- Humor can be used a defence tool to disarm angry or irate people.
- It can be a useful skill to learn, but it can also backfire quite easily.
- Remember however, that no matter how far you push the envelope, it will still be stationary.
So, this priest goes on safari, right? Yeah, I know. It’s a weird way to start an article. Stay with me though. The priest somehow gets lost and finds himself wandering the Serengeti. He’s walking and he’s walking, but he has no idea where he is. Suddenly, a huge lion bursts out from the overgrowth and begins to give chase. The priest runs as fast as his tired legs can carry him, but he doesn’t get far.

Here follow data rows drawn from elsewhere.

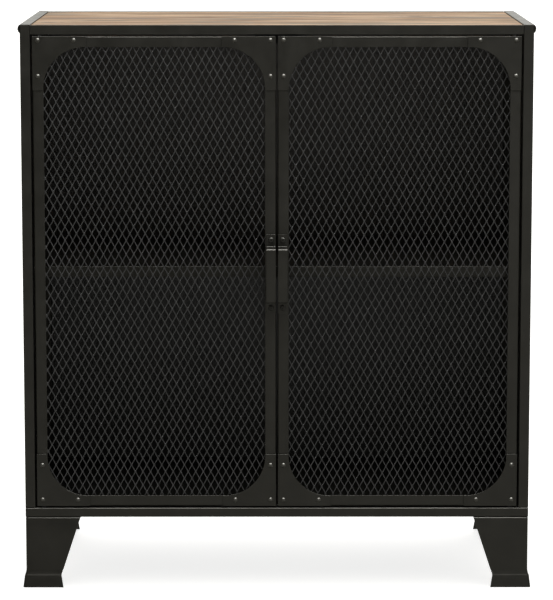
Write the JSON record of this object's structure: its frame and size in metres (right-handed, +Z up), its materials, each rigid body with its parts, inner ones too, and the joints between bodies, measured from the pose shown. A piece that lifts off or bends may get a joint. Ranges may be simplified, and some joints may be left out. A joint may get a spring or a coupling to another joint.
{
  "type": "sideboard buffet",
  "caption": "Black steel sideboard with a wood top, an inner shelf and two mesh doors that swing outwards on pivot pins, raised on flared folded feet.",
  "frame": {"origin": "on the floor, under the centre of the whole outline, handles and foot skirts included", "axes": "+Z up, +Y towards the back of the cabinet (the doors face -Y), +X to the right as seen from the front"},
  "size_m": [0.7228, 0.381, 0.8],
  "materials": {
    "black_coat": "satin black powder coat with a fine texture",
    "inner_coat": "satin black powder coat",
    "mesh_coat": "satin black powder coat on expanded metal",
    "wood_top": "rustic light brown board with dark streaks, matt",
    "black_board": "black painted fibreboard, matt",
    "plated_steel": "zinc plated",
    "black_nylon": "matt black moulding"
  },
  "bodies": {
    "cabinet": {"post_front_left": "black_coat", "post_front_right": "black_coat", "post_rear_left": "black_coat", "post_rear_right": "black_coat", "top_rail_front": "black_coat", "top_rail_rear": "black_coat", "top_rail_left": "black_coat", "top_rail_right": "black_coat", "bottom_rail_front": "black_coat", "bottom_rail_rear": "black_coat", "bottom_rail_left": "black_coat", "bottom_rail_right": "black_coat", "side_panel_left": "black_coat", "side_panel_right": "black_coat", "back_panel": "black_board", "bottom_panel": "inner_coat", "wood_top": "wood_top", "shelf": "inner_coat", "shelf_rail_left": "inner_coat", "shelf_rail_right": "inner_coat", "foot_front_left": "black_coat", "foot_front_right": "black_coat", "foot_rear_left": "black_coat", "foot_rear_right": "black_coat", "foot_bolt_front_left": "plated_steel", "foot_bolt_front_right": "plated_steel", "foot_bolt_rear_left": "plated_steel", "foot_bolt_rear_right": "plated_steel", "pivot_bush_left_top": "black_nylon", "pivot_bush_left_bottom": "black_nylon", "pivot_bush_right_top": "black_nylon", "pivot_bush_right_bottom": "black_nylon", "magnetic_catch": "black_nylon"},
    "door_left": {"door_left_frame": "black_coat", "door_left_mesh": "mesh_coat", "door_left_plate_top_outer": "black_coat", "door_left_plate_top_inner": "black_coat", "door_left_plate_bottom_outer": "black_coat", "door_left_plate_bottom_inner": "black_coat", "door_left_handle": "black_coat", "door_left_handle_screw_top": "black_coat", "door_left_handle_screw_bottom": "black_coat", "door_left_pivot_pin_top": "plated_steel", "door_left_pivot_pin_bottom": "plated_steel", "door_left_strike_plate": "plated_steel"},
    "door_right": {"door_right_frame": "black_coat", "door_right_mesh": "mesh_coat", "door_right_plate_top_outer": "black_coat", "door_right_plate_top_inner": "black_coat", "door_right_plate_bottom_outer": "black_coat", "door_right_plate_bottom_inner": "black_coat", "door_right_handle": "black_coat", "door_right_handle_screw_top": "black_coat", "door_right_handle_screw_bottom": "black_coat", "door_right_pivot_pin_top": "plated_steel", "door_right_pivot_pin_bottom": "plated_steel", "door_right_strike_plate": "plated_steel"}
  },
  "joints": [
    {"name": "door_left_hinge", "type": "hinge", "parent": "cabinet", "child": "door_left", "pos_m": [-0.33, -0.1595, 0.45075], "axis": [0, 0, -1], "range_deg": [0, 110]},
    {"name": "door_right_hinge", "type": "hinge", "parent": "cabinet", "child": "door_right", "pos_m": [0.33, -0.1595, 0.45075], "axis": [0, 0, 1], "range_deg": [0, 110]}
  ]
}
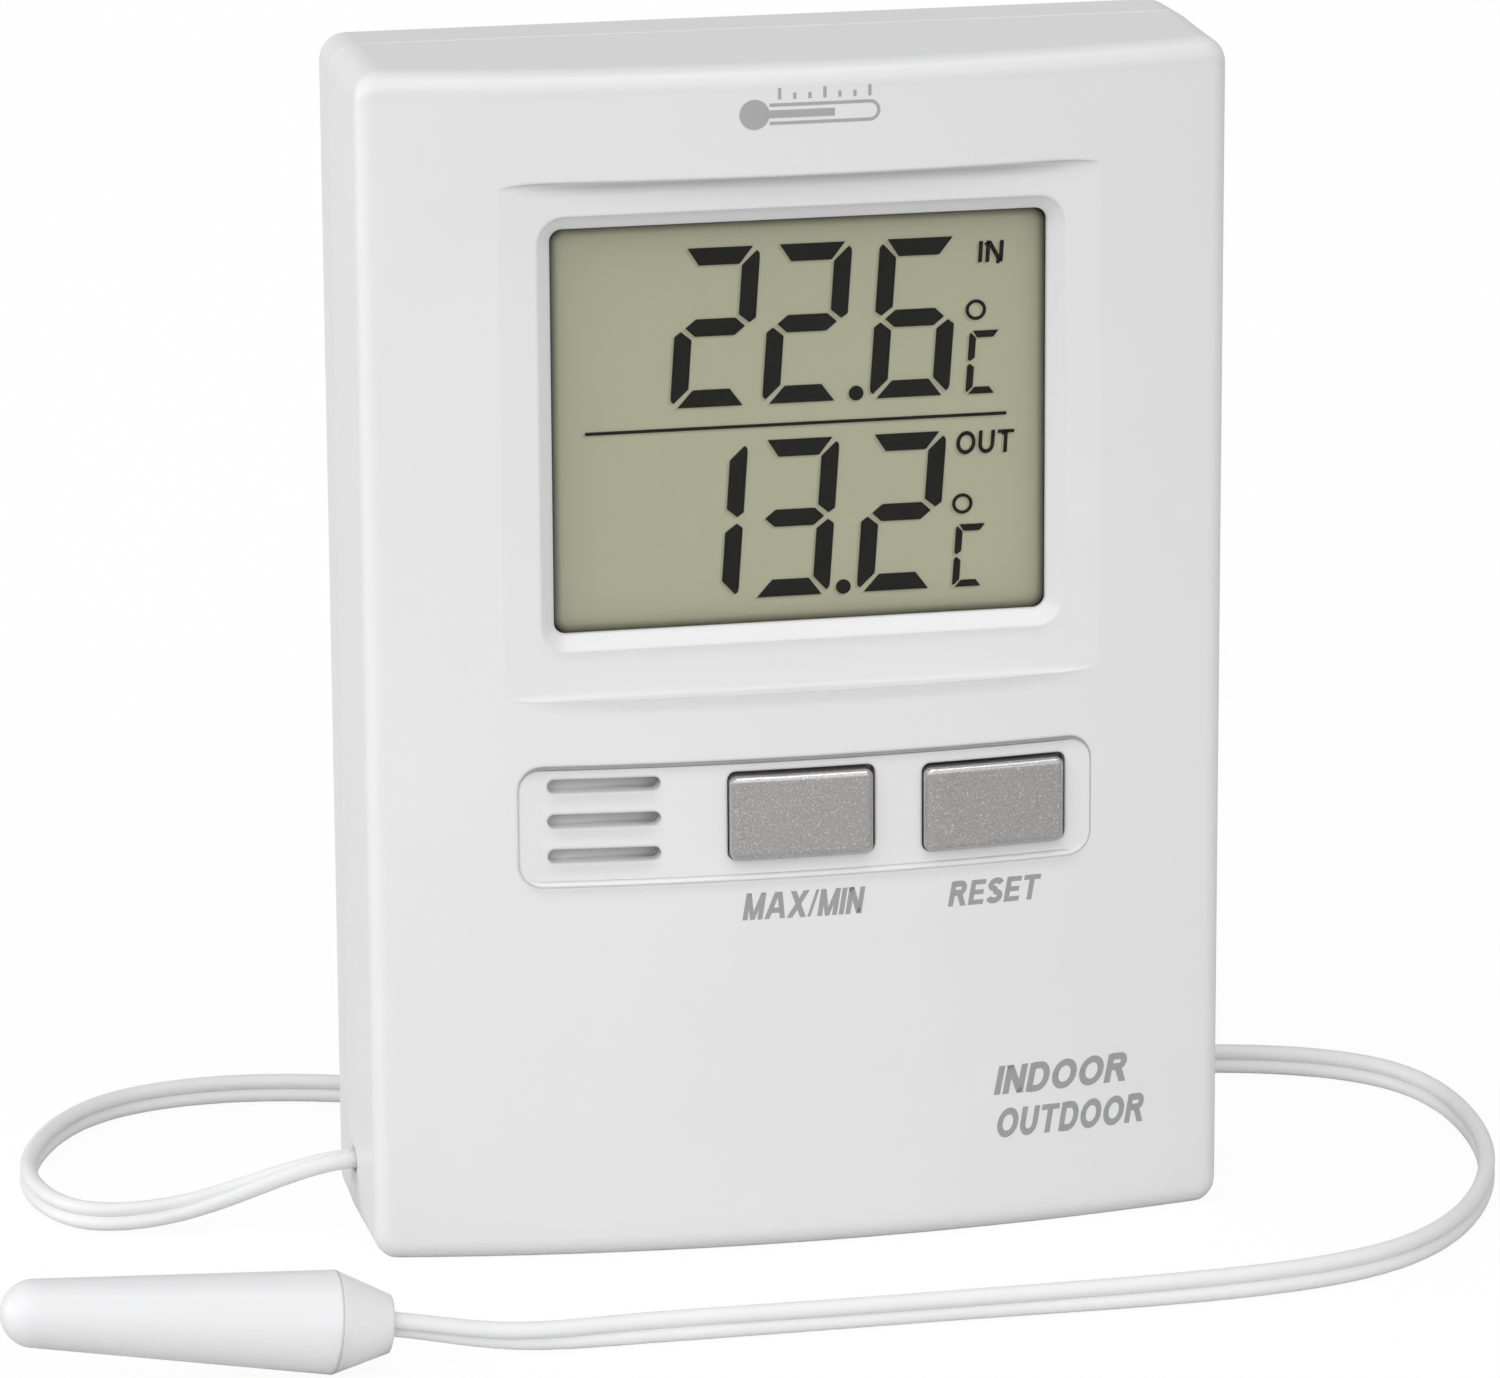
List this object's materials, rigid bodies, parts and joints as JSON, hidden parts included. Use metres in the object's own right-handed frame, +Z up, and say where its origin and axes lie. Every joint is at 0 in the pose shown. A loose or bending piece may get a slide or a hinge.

Finally, he decides to show a little faith. The priest nervously drops to his knees and begins to pray. “Oh Lord” he implores, “please make this lion a Christian!” He turns around, eager to see if his prayer has been answered. As the lion draws nearer, he can hear something…The lion is praying! The priest’s heart soars with happiness…Until he hears the lion say “thank you, O Lord, for this food I am about to receive.”
As human beings, we use humor to bond with one another, or to find a compatible mate. Nobody is 100% sure where or why humor first developed in our species, but it has been around for long enough that thousands of years before we were born, ancient Greek satirists had developed layered and nuanced comedies of a very sophisticated kind. Even the word ‘sarcasm’ comes from Greek word ‘sarkasmos’, so human beings have clearly been laughing for a long, long time.
Whatever its origins, humor definitely has the demonstrable effect of bringing two or more people closer together, uniting them in a shared appreciation of the unlikely or absurd. For example, Ikea recently sponsored my child’s school, now assembly takes ages.
“Most would probably agree that those who are perceived to have a good sense of humor tend to be creative and cognitively flexible. They can see the world through a different lens, so that they appreciate the ironies and absurdities in life.”
Humor is also great for diffusing tension. During the Cuban missile crisis, US President John F. Kennedy would often insist that terse and difficult meetings be opened with a joke and, when tempers flared and anxieties abounded, he would usually tell another joke to lighten the mood.
So humor can be a great tool when it comes to conflict resolution. Jokes allow us to open up to different viewpoints or possibilities without necessarily having to conform to them, while laughter itself can yield a great many physiological benefits.
If a workplace situation becomes too tense, it may be possible for the manager to tell a joke, or to go around the room and ask people to tell one. It might be prudent to start Monday morning meetings with a ‘Joke of the Day’, so that everyone brings in a joke – or takes it in turns to do so. The funniest might be printed out and placed on the noticeboard for others to enjoy.
Making a light hearted joke that includes everyone can be great for establishing a sense of community, as well as fostering a corporate culture where people feel safe to speak their minds instead of simply keeping their heads down.
You should always avoid mean-spirited or exclusory humor, however – and remember that there is a fine line between banter and bullying, so don’t aim your jokes at any one person. It of course goes without saying that sexist, racist and homophobic jokes have no home in the workplace (or anywhere, for that matter).
Remember however, that no matter how far you push the envelope, it will still be stationary.
Research has shown that executives who exhibit and use humor in their working day are more likely to get promoted and tend to earn more money. However, further evidence suggests that sarcastic people tend not to get promoted at all, which is just great.
Humor is a healer. It can bring people together, solve numerous problems and diffuse tense situations. It is a vital leadership tool. Perhaps Titanic survivor Millvina Dean said it best, “have a kind heart and a sense of humor” that way you can’t go too far wrong, can you?
Anyway, I think we’ll close on this gem.
Three blondes were out hiking when they came across some tracks.
“Oh, those are elk tracks,” said the first, authoritatively.
“No way, those are moose tracks,” said the second.
“Oh come on,” argued the third, “they are clearly deer tracks!”
…They were still arguing when the train hit them.